Contradictions in evaluating the military intervention in Libya
The military intervention launched on 19 March by the US, France and Great Britain brought about a harsher tone in comments by representatives of the Russian government. On 20 March, the Russian Foreign Ministry stated that the use of armed forces went beyond the framework of the adopted resolution, and the chairmen of the Duma committee for international affairs (Konstantin Kosachov) and of the Federation Council (Leonid Slutsky) also criticised it. Over the next few days the Foreign Minister Sergei Lavrov commented in a similar vein while visiting Egypt, referring negatively both to the use of force and the resolution itself, saying that it strayed from the Arab League’s proposal.

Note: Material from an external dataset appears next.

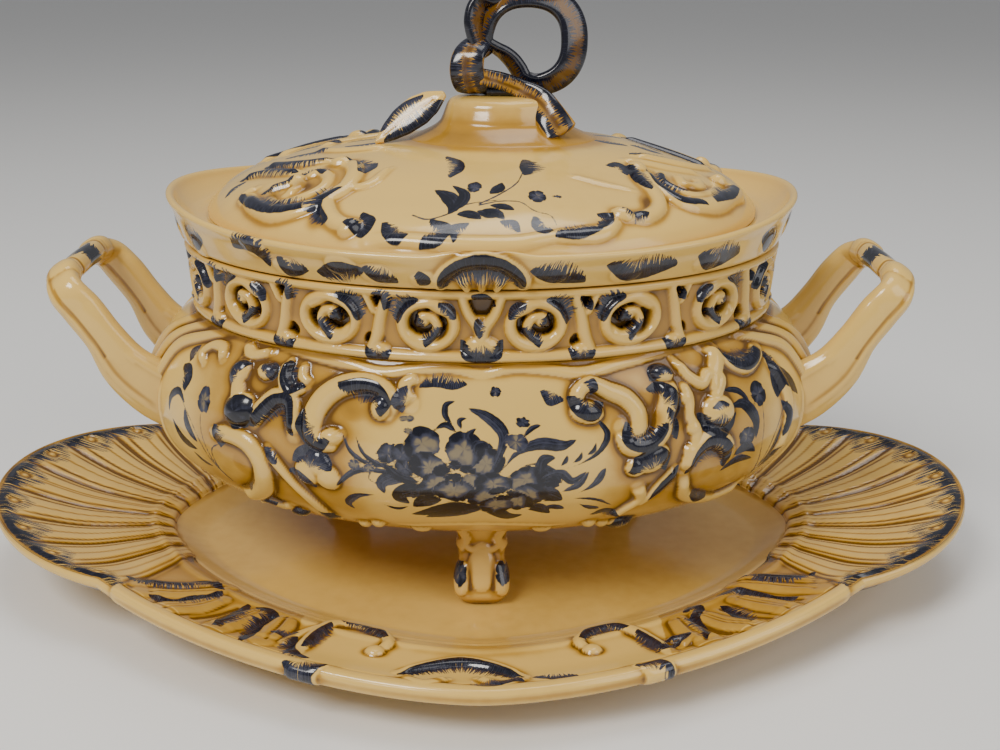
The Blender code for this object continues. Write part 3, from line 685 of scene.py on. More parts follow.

Prime Minister Vladimir Putin adopted the severest position; on March 21 he stated that he considered the adopted resolution to be "deficient", and that it permitted interference in the internal affairs of other states, resembling "a mediaeval summons to a crusade." Putin also harshly criticised the USA’s policy, primarily the readiness with which it resorts to force, and emphasised its habit of doing so. A few hours later, in a special declaration, President Medvedev replied to this criticism; he expressed his support for Resolution 1973, stressing that abstaining from the veto was his personal instruction. Nor did he explicitly condemn the manner of the armed intervention, although he regretted that civilian losses had not been avoided. At the same time, he deemed Putin’s tone unacceptable. The State Duma, which adopted a special statement on Libya on 23 March, tried to reconcile the two positions. On one hand, it considered Russia’s refusal to veto the resolution appropriate; yet on the other, it called for combat to cease as soon as possible, and concluded that some countries had used the resolution for "other purposes".
Motives for Russia’s behaviour
Russia's acquiescence to the Western states’ use of force is surprising, bearing in mind Russia’s previous practice at the Security Council forum; Russia has usually adhered strictly to the principle of non-interference in domestic affairs, opposed the use of force, and in practice prolonged the process of adopting any resolutions which provide for sanctions or intervention. At the same time, Russia’s ambiguous evaluation of the UN resolution, and the difference of opinions between President and Prime Minister, suggest that there are serious differences within the Russian leadership on how Moscow should respond to the Libyan crisis. It cannot be ruled out that the decision to abstain from vetoing the resolution was made in some haste; consultations in the decision-making circles may have been limited in nature, and so President Medvedev took the final decision.
North Africa is of secondary importance in Russian foreign policy, and Russia’s interests in the region are limited to the areas of energy and arms exports. Since the beginning of the Arab revolutions Moscow has adopted a passive position, not becoming involved in solving the growing crisis, but not torpedoing the Western states’ efforts either. For this reason, it may be concluded that the particular situation with Libya has inclined Russia to consent to Resolution 1973. Firstly, the position of the Arab states was of considerable importance for Moscow, as they had asked for the establishment of the no-fly zone. Russia, mindful of its image in the Arab world and its good relations with individual countries, considered the Arab League’s position to be valid. It thus seems that Moscow believes Muammar Gaddafi has limited prospects of retaining power in Libya in the medium term. Secondly, the European context was equally important from Moscow’s standpoint. By enabling the adoption of the resolution, Russia gave very clear political support to France, which was the driving force for the intervention. This position will certainly contribute to the further strengthening of Russian-French relations. In addition, Moscow voted in exactly the same way as did Germany. Thirdly, Russia’s adoption of a neutral position was also easier because China, India and Brazil also abstained; as a result, the entire BRIC group backed off from taking any responsibility for the action, and placed the burden of the intervention’s results back onto the Western countries.
Forecasting Russia’s next steps
Forecasting Russia’s next moves in relation to the crisis is made more difficult by the clash between the Prime Minister and the President. The foreign policy differences between Medvedev and Putin had hitherto been limited in nature and related to matters of tactics, such as the conditions for Russia’s membership in the WTO or how to negotiate the new START treaty with the US. However, in the case of Libya, their differences are fundamental in nature, and have now been made public.
President Medvedev has stressed that Russia does not intend to participate in aerial activities over Libya, or send troops there if land-based operations begin. These declarations suggest that such a scenario cannot be ruled out, although it is not clear how Moscow would react to such a situation. Most of the Russian political elite, led by Prime Minister Putin, are categorically opposed to a land assault on Libya by Western forces, and it thus seems more likely that Russia would block any such move at the UN Security Council.
At the same time, President Medvedev has suggested the possibility of Russian mediation to find a political resolution to the crisis in Libya, indicating Moscow’s good relations with the Arab states, and also that it is maintaining diplomatic contacts with Gaddafi’s regime.